For me, the logic supporting this plot thread seems murky at best. The real problem, however,  comes down to the coils and convolutions that the young actors in this Open Fist production are tasked with mastering: undertaking to portray an array of individuals — students, artists, instructors and government officials, some Nazis, some not, some Germans, some not, and with different accents — in a chronicle stretching over a 14-year time period, and with a minimal set and props. Some of the conflict among the historical characters relates to their perspective on art — traditional v. utilitarian, for example — hence, there is a lot of longwinded exposition on the subject — and it’s once removed, as the play unfolds in the 21st century. Remember: we aren’t watching actors play these historical figures, but instead watching actors playing students who (though mostly not actors themselves) are representing these historical figures.

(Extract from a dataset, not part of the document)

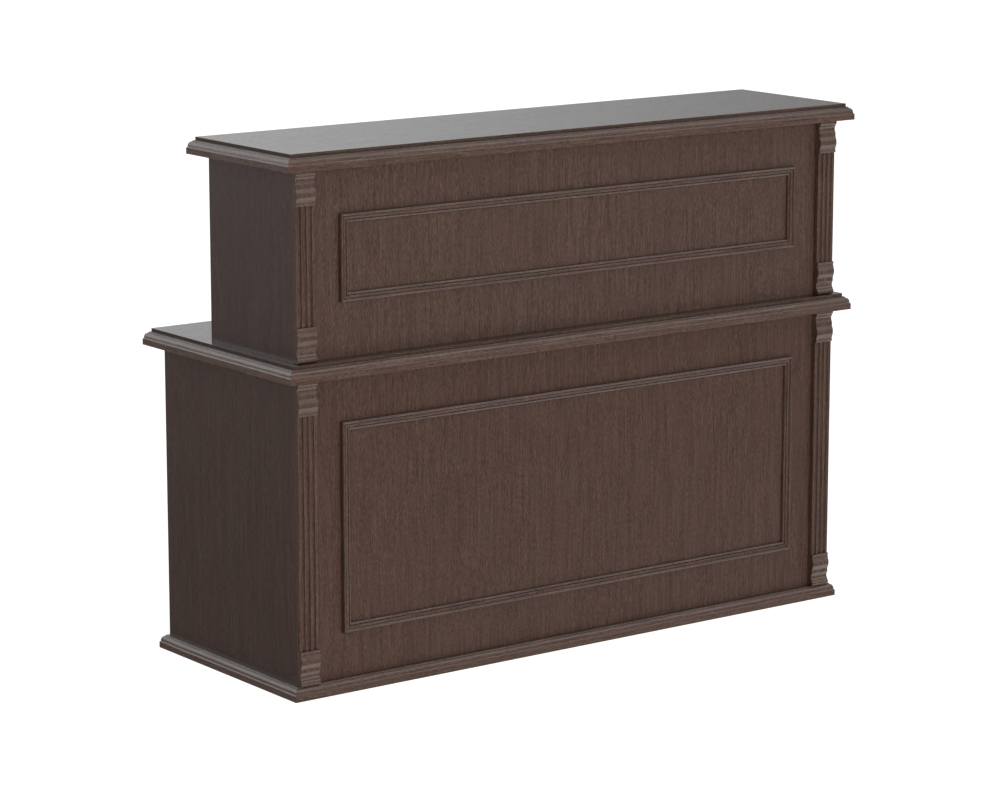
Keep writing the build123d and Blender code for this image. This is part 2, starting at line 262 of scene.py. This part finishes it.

Directed by Martha Demson, the ensemble does their best to entertain, and sometimes succeeds. Where humor can be milked, it’s used to advantage. As Gropius — and also as Owen, the student who initiates the  project — Goldwait anchors the production with a confident persuasive presence. Chloe Madriaga is likewise consistently grounded in her roles, most impressively near the end, where she portrays  Bauhaus’s third and last headmaster, Mies van der Rohe, who fights for Bauhaus but then sees the handwriting on the wall and — in the play’s most clearly dramatic scene — makes the decision to close. Lopez greatly enlivens the early scenes with her portrayal of Alma, but she’s less effective as the villainous Ertl, illustrating the problems with this multiple role format. Kim has some small funny moments that suggest a flair for comedy not fully exercised given this material. Sweet does able work as various historical personages: Schopenhauer, Itten and the mayor of Dessau.

Tech values suggest a shoestring production. The set (Richard Hoover) is largely a functional composite of flats and tables and a small, rear staircase used for selected scenes. These elements are augmented by Gavan Wyrick’s variable lighting, with sound by Tim Labor and (of necessity, given the many changes) piecemeal costuming by Michael Mullen and select props by Bruce Dickinson and Ina Shumaker. Gabrieal Griego’s  projections of art, places and personages  are some help to visualizing the past; I would have appreciated more of them.

Open Fist Theatre Company, Atwater Village Theatre, 3269 Casitas Ave., Atwater. Fri.-Sat., 8 pm, Sat.-Sun., 4 pm; thru Aug. 25.  www.openfist.org  Running time: Part 1: Bauhaus Weimer, approximately 95 minutes with an intermission; Part 2: Bauhaus Dessau and Bauhaus Berlin, approximately two hours with an intermission.